The following event is a JSON object that represents a purchase a customer made of a washing machine and dryer.
{
"ID": "1",
"product": [
{
"SKU": "1234",
"category": "Washing Machines",
"name": "LG Washing Machine 2000",
"orders": 1,
"revenue": 1600,
"units": 1,
"order_id":"abc123",
"warranty": [
{
"coverage": "full coverage",
"length": "2 year",
"name": "LG 2000 standard",
"orders": 1,
"revenue": 200
},
{
"coverage": "extended",
"length": "1 year",
"orders": 1,
"revenue": 50,
"type": "LG 2000 addon"
}
]
},
{
"SKU": "4567",
"category": "Dryers",
"name": "LG Dryer 2000",
"orders": 1,
"revenue": 500,
"units": 1
}
],
"timestamp": 1534219229
}
When creating a data view, the following dimensions and metric are available (based on schema):
Using just the above event, the following tables show Workspace reports with some dimension and metric combinations.
product : name |
product : orders |
product : revenue |
---|---|---|
LG Washing Machine 2000 |
1 |
1600 |
LG Dryer 2000 |
1 |
500 |
Total |
1 |
2100 |
Customer Journey Analytics selectively looks at the dimension and metrics of the object based on the table.
{
"ID": "1",
+ "product": [
+ {
"SKU": "1234",
"category": "Washing Machines",
+ "name": "LG Washing Machine 2000",
+ "orders": 1,
+ "revenue": 1600,
"units": 1,
"order_id":"abc123",
"warranty": [
{
"coverage": "full coverage",
"length": "2 year",
"name": "LG 2000 standard",
"orders": 1,
"revenue": 200
},
{
"coverage": "extended",
"length": "1 year",
"orders": 1,
"revenue": 50,
"type": "LG 2000 addon"
}
]
+ },
+ {
"SKU": "4567",
"category": "Dryers",
+ "name": "LG Dryer 2000",
+ "orders": 1,
+ "revenue": 500,
"units": 1
+ }
+ ],
+ "timestamp": 1534219229
+}
If you wanted to report on just warranty revenue, your project would look similar to the following:
product : warranty : coverage |
product : warranty : revenue |
---|---|
full coverage |
200 |
extended |
50 |
Total |
250 |
Customer Journey Analytics looks at these parts of the event to generate the report:
{
"ID": "1",
+ "product": [
+ {
"SKU": "1234",
"category": "Washing Machines",
"name": "LG Washing Machine 2000",
"orders": 1,
"revenue": 1600,
"units": 1,
"order_id":"abc123",
+ "warranty": [
+ {
+ "coverage": "full coverage",
"length": "2 year",
"name": "LG 2000 standard",
"orders": 1,
+ "revenue": 200
+ },
+ {
+ "coverage": "extended",
"length": "1 year",
"orders": 1,
+ "revenue": 50,
"type": "LG 2000 addon"
+ }
+ ]
+ },
{
"SKU": "4567",
"category": "Dryers",
"name": "LG Dryer 2000",
"orders": 1,
"revenue": 500,
"units": 1
}
+ ],
+ "timestamp": 1534219229
+}
Since the dryer did not include a warranty, it is not included in the table.

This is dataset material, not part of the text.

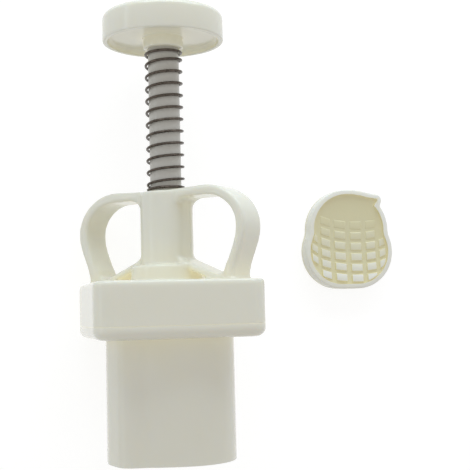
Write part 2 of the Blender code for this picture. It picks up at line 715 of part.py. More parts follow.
def make_knob_trim(parent, plastic, steel):
    under = KNOB_TOP - KNOB_CAP_THICKNESS
    turned("knob_cap", [
        (0, under),
        (KNOB_CAP_DIAMETER / 2, under),
        (KNOB_CAP_DIAMETER / 2, KNOB_TOP - STAMP_EDGE),
        (KNOB_CAP_DIAMETER / 2 - STAMP_EDGE, KNOB_TOP),
        (0, KNOB_TOP),
    ], parent, plastic)
    sizes = (ROD_SCREW_SHANK_DIAMETER, ROD_SCREW_LENGTH, ROD_SCREW_HEAD_DIAMETER, ROD_SCREW_HEAD_HEIGHT)
    make_screw("knob_screw", SOCKET_END + KNOB_SOCKET_WEB, -1, sizes, parent, steel)


def spring_points():
    """Centre line of the wire: closed turns, open turns, closed turns, each end running straight to its seat."""
    radius = (SPRING_DIAMETER - SPRING_WIRE_DIAMETER) / 2
    low = NECK_TOP + MESH_GAP
    high = HUB_END - MESH_GAP
    rise = high - low - 2 * SPRING_LEAD
    open_pitch = (rise - 2 * SPRING_CLOSED_TURNS * SPRING_CLOSED_PITCH) / SPRING_OPEN_TURNS
    turns = SPRING_OPEN_TURNS + 2 * SPRING_CLOSED_TURNS
    points = [Vector((radius, 0, low))]
    height = low + SPRING_LEAD
    for step in range(turns * SPRING_POINTS_PER_TURN + 1):
        angle = math.tau * step / SPRING_POINTS_PER_TURN
        points.append(Vector((radius * math.cos(angle), radius * math.sin(angle), height)))
        middle = (step + 0.5) / SPRING_POINTS_PER_TURN
        closed = middle < SPRING_CLOSED_TURNS or middle > turns - SPRING_CLOSED_TURNS
        height += (SPRING_CLOSED_PITCH if closed else open_pitch) / SPRING_POINTS_PER_TURN
    points.append(Vector((radius, 0, high)))
    return points


def least_gap(points, wire, apart):
    """Least gap between stretches of a round tube that lie more than a given number of points apart."""
    least = math.inf
    for index, point in enumerate(points):
        for start, end in zip(points[index + apart:], points[index + apart + 1:]):
            along = end - start
            share = min(max((point - start).dot(along) / along.length_squared, 0), 1)
            least = min(least, (point - start - along * share).length - wire)
    return least


def make_return_spring(parent, steel):
    curve = bpy.data.curves.new("return_spring", "CURVE")
    curve.dimensions = "3D"
    curve.bevel_depth = SPRING_WIRE_DIAMETER / 2
    curve.bevel_resolution = 1
    curve.use_fill_caps = True
    points = spring_points()
    wire = curve.splines.new("POLY")
    wire.points.add(len(points) - 1)
    for target, point in zip(wire.points, points):
        target.co = (*point, 1)
    curve.materials.append(steel)
    spring = bpy.data.objects.new("return_spring", curve)
    spring.parent = parent
    bpy.context.scene.collection.objects.link(spring)
    gap = least_gap(points, SPRING_WIRE_DIAMETER, SPRING_POINTS_PER_TURN // 2)
    print(f"return spring: least gap to itself {gap * 1000:.2f} mm")


def net_point(row, column):
    """Place on the stamp's face of a crossing in its curved net, in the plate's frame."""
    share = 2 * column / NET_COLUMNS - 1
    swell = NET_BULGE * math.sin(share * math.pi / 2) + (1 - NET_BULGE) * share
    up = NET_START + row * NET_PITCH + NET_BOW * share * share - NET_LEAN * share
    return Vector((swell * NET_HALF_WIDTH, up))


def make_net_blocks(parent):
    """Raised blocks of the traditional peanut-shell net, as one object of separate frustums, kept off the rim."""
    floor = STAMP_HEIGHT - STAMP_DISH_DEPTH
    shape = bmesh.new()
    for row in range(NET_ROWS):
        height = NET_BLOCK_HEIGHT * (1 - row * NET_BLOCK_FADE)
        for column in range(NET_COLUMNS):
            corners = [net_point(row, column), net_point(row, column + 1)]
            corners += [net_point(row + 1, column + 1), net_point(row + 1, column)]
            centre = sum(corners, Vector((0, 0))) / 4
            if peanut_distance(centre) > -NET_LEAST_INSET:
                continue
            foot = [centre + (corner - centre) * NET_BLOCK_SHARE for corner in corners]
            crown = [centre + (corner - centre) * NET_BLOCK_SHARE * NET_BLOCK_TAPER for corner in corners]
            add_loft(shape, [raised(foot, floor - height / 2), raised(crown, floor + height)])
    blocks = finish_mesh("net_blocks", shape, parent, None)
    combine(blocks, "INTERSECT", loft("net_reach", [
        raised(peanut(-NET_MARGIN), floor - NET_BLOCK_HEIGHT),
        raised(peanut(-NET_MARGIN), floor + 2 * NET_BLOCK_HEIGHT),
    ], parent))
    return blocks


def make_stamp_plate(parent, plastic):
    """Stamp plate lying on the table: skirt and sockets below, rim, dish and net of blocks above."""
    stamp_centre = make_empty("stamp_centre", parent)
    stamp_centre.location = (*STAMP_PLACE, 0)
    stamp = loft("stamp_plate", [
        raised(peanut(), 0),
        raised(peanut(), STAMP_HEIGHT - STAMP_EDGE),
        raised(peanut(-STAMP_EDGE), STAMP_HEIGHT),
    ], stamp_centre, plastic)
    combine(stamp, "DIFFERENCE", loft("stamp_hollow", [
        raised(peanut(-STAMP_SKIRT), -STAMP_HOLLOW),
        raised(peanut(-STAMP_SKIRT), STAMP_HOLLOW),
    ], stamp_centre))
    combine(stamp, "DIFFERENCE", loft("stamp_dish", [
        raised(peanut(-STAMP_RIM - STAMP_DISH_DEPTH / 2), STAMP_HEIGHT - STAMP_DISH_DEPTH),
        raised(peanut(-STAMP_RIM), STAMP_HEIGHT + STAMP_DISH_DEPTH),
    ], stamp_centre))
    combine(stamp, "UNION", make_net_blocks(stamp_centre))
    socket = PEG_DIAMETER / 2 + SCREW_CLEARANCE
    combine(stamp, "UNION", turned("stamp_sockets", [
        (socket + STAMP_SOCKET_WALL, 0),
        (socket + STAMP_SOCKET_WALL, STAMP_HOLLOW + STAMP_EDGE),
        (socket, STAMP_HOLLOW + STAMP_EDGE),
        (socket, 0),
    ], stamp_centre, steps=SCREW_STEPS, places=[(0, -PEG_SPACING / 2), (0, PEG_SPACING / 2)]))
    return stamp


def depths_below_axis(tilt):
    """How far the cover's rounded edge and the lower finger loop reach below the axis when it dips by an angle."""
    edge = (
        (FLANGE_SIDE / 2 - COVER_EDGE_RADIUS) * math.cos(tilt)
        + (COVER_TOP - COVER_EDGE_RADIUS) * math.sin(tilt)
        + COVER_EDGE_RADIUS
    )
    across = LOOP_WIDTH / 2 - LOOP_EDGE
    share = math.cos(math.radians(LOOP_TURN))
    loop = max(
        (reach - LOOP_EDGE + across) * share * math.cos(tilt) + height * math.sin(tilt) + LOOP_EDGE
        for reach, height in loop_outer_curve()
    )
    return edge, loop


def loop_hangs_higher(tilt):
    edge, loop = depths_below_axis(tilt)
    return loop < edge


def resting_tilt():
    """Dip of the axis at which one table touches both the cover's edge and the lower finger loop."""
    return last_true(loop_hangs_higher, math.radians(-STEEPEST_TILT), math.radians(STEEPEST_TILT))


def world_bounds(names):
    """Corners of the box round the named objects, as the viewport shows them."""
    graph = bpy.context.evaluated_depsgraph_get()
    points = []
    for name in names:
        shown = bpy.data.objects[name].evaluated_get(graph)
        mesh = shown.to_mesh()
        points += [shown.matrix_world @ vert.co for vert in mesh.vertices]
        shown.to_mesh_clear()
    low = Vector([min(point[axis] for point in points) for axis in range(3)])
    high = Vector([max(point[axis] for point in points) for axis in range(3)])
    return low, high


def set_on_table(table, mould_axis):
    """Lowers the mould onto the table and puts the origin under the middle of the whole."""
    mould = ["handle_body", "barrel", "knob"]
    low, _ = world_bounds(mould)
    mould_axis.location.z -= low.z
    low, high = world_bounds(mould + ["stamp_plate"])
    table.location = (-(low.x + high.x) / 2, -(low.y + high.y) / 2, 0)
    bpy.context.view_layer.update()
    centre = mould_axis.matrix_world.translation * 1000
    tilt = math.degrees(resting_tilt())
    print(f"mould axis: through {centre.x:.3f}, {centre.y:.3f}, {centre.z:.3f} mm, dipping {tilt:.4f} degrees")


def main():
    clear_scene()
    ivory = make_material("ivory_plastic", (0.90, 0.89, 0.80), 0.28)
    grey = make_material("grey_plastic", (0.50, 0.47, 0.43), 0.35)
    steel = make_material("steel", (0.55, 0.54, 0.52), 0.25, 1.0)

    table = make_empty("table")
    mould_axis = make_empty("mould_axis", table)
    mould_axis.rotation_euler = (-math.pi / 2 - resting_tilt(), 0, 0)
    plunger_axis = make_empty("plunger_axis", mould_axis)

    make_handle_body(mould_axis, ivory)
    make_barrel(mould_axis, ivory)
    make_barrel_screws(mould_axis, steel)
    make_return_spring(mould_axis, steel)

    make_plunger_rod(plunger_axis, grey)
    make_carrier(plunger_axis, ivory)
    make_carrier_fastener(plunger_axis, steel)
    make_knob(plunger_axis, ivory)
    make_knob_trim(plunger_axis, ivory, steel)

    make_stamp_plate(table, ivory)
    set_on_table(table, mould_axis)


main()
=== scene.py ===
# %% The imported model
import json
import math

import bpy
from mathutils import Matrix, Quaternion, Vector

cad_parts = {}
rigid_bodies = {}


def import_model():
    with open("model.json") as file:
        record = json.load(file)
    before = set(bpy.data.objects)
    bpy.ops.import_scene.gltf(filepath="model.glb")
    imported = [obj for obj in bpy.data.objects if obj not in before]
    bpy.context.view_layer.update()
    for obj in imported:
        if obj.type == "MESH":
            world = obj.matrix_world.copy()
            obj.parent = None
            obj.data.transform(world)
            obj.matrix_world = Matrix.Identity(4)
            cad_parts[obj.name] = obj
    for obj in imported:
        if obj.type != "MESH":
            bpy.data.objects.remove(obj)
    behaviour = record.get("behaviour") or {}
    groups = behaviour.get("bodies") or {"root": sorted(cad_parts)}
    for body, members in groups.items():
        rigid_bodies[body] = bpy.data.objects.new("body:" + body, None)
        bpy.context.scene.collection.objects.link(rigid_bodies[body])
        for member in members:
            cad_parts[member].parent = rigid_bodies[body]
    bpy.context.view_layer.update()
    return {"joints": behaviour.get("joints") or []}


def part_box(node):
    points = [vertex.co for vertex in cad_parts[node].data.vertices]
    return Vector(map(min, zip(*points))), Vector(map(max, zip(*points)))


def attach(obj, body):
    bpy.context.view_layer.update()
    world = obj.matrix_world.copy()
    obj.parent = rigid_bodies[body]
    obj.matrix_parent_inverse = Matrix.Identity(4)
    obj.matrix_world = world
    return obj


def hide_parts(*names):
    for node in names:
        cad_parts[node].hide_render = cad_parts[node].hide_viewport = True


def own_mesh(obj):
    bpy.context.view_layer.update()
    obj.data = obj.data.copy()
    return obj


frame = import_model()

# %% [markdown]
# # A hand-press mooncake mould in glossy ivory plastic
#
# The mould lies on its side next to the loose stamp plate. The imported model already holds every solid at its
# real size, so this script makes the surfaces that the eye sees: smooth round walls, soft fillets, a spring
# of round wire, and the finish of each material. All lengths are in metres.
#
# Every piece is modelled upright, because its axis is then simply Z, and a knob or a neck is a ring that is
# extruded along it. When a piece is done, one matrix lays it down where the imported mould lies.

# %% Where the mould lies
slide = next(joint for joint in frame["joints"] if joint["name"] == "plunger_slide")
UP = -Vector(slide["axis"]).normalized()
ACROSS = Vector((1, 0, 0))
AWAY = UP.cross(ACROSS)
ROD_MIDDLE_HEIGHT = 0.0503
rod_low, rod_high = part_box("plunger_rod")
cover_middle = (rod_low + rod_high) / 2 - UP * ROD_MIDDLE_HEIGHT
LAID_DOWN = Matrix.Translation(cover_middle) @ Matrix((ACROSS, AWAY, UP)).transposed().to_4x4()
print(f"the axis dips {math.degrees(math.asin(-UP.z)):.2f} degrees")

# %% [markdown]
# ## Working habits
#
# An operator acts on everything that is selected, so each helper first selects only its own piece. A modifier
# is applied at once, so that the next step works on real faces.

# %% Selecting, applying and laying down
SHARP_ANGLE = math.radians(32)


def select_only(*chosen):
    bpy.ops.object.select_all(action="DESELECT")
    for piece in chosen:
        piece.select_set(True)
    bpy.context.view_layer.objects.active = chosen[0]


def apply_modifier(piece, kind, **settings):
    modifier = piece.modifiers.new(kind.title(), kind)
    for setting, value in settings.items():
        setattr(modifier, setting, value)
    select_only(piece)
    bpy.ops.object.modifier_apply(modifier=modifier.name)


def combine(piece, operation, tool):
    """Joins the tool to the piece or cuts it out, and throws the tool away."""
    apply_modifier(piece, "BOOLEAN", operation=operation, solver="EXACT", object=tool)
    bpy.data.objects.remove(tool)


def edit_faces(piece, test):
    """Opens edit mode with only those faces selected whose centre and normal pass a test."""
    select_only(piece)
    bpy.ops.object.mode_set(mode="EDIT")
    bpy.ops.mesh.select_mode(type="FACE")
    bpy.ops.mesh.select_all(action="DESELECT")
    bpy.ops.object.mode_set(mode="OBJECT")
    for face in piece.data.polygons:
        face.select = test(face.center, face.normal)
    bpy.ops.object.mode_set(mode="EDIT")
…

Since you can combine any dimension with any metric, the following table shows how data would with unspecified dimension items:
product : warranty : name |
product : orders |
product : warranty : orders |
---|---|---|
LG 2000 standard |
1 |
1 |
Unspecified |
2 |
1 |
Total |
2 |
2 |
A product order exists without a warranty name tied to it, so the dimension item attributes to ‘Unspecified’. The same situation also applies to the product warranty order:
{
"ID": "1",
+ "product": [
+ {
"SKU": "1234",
"category": "Washing Machines",
"name": "LG Washing Machine 2000",
+ "orders": 1,
"revenue": 1600,
"units": 1,
"order_id":"abc123",
+ "warranty": [
+ {
"coverage": "full coverage",
"length": "2 year",
+ "name": "LG 2000 standard",
+ "orders": 1,
"revenue": 200
+ },
+ {
"coverage": "extended",
"length": "1 year",
+ "orders": 1,
"revenue": 50,
"type": "LG 2000 addon"
+ }
+ ]
+ },
+ {
"SKU": "4567",
"category": "Dryers",
"name": "LG Dryer 2000",
+ "orders": 1,
"revenue": 500,
"units": 1
+ }
+ ],
+ "timestamp": 1534219229
+}
Note the orders that don’t have a name tied to them. These are the orders attributed to the ‘Unspecified’ dimension item.
Customer Journey Analytics does not natively combine similarly named metrics if they are on different object levels.
product : category |
product : revenue |
product : warranty : revenue |
---|---|---|
Washing Machines |
1600 |
250 |
Dryers |
500 |
0 |
Total |
2100 |
250 |
However, you can create a calculated metric that combines the desired metrics:
Calculated metric “Total revenue”: [product : revenue] + [product : warranty : revenue]
Applying this calculated metric displays the desired results:
product : warranty : name |
Total revenue (calculated metric) |
---|---|
Washing Machines |
1850 |
Dryers |
500 |
Total |
2350 |
Limitations do apply for arrays in data used by Customer Journey Analytics and modelled as part of a schema in Experience Platform. See Data model limits and Data size limits in the Default Guardrails for Real-Time Customer Profile data and segmentation.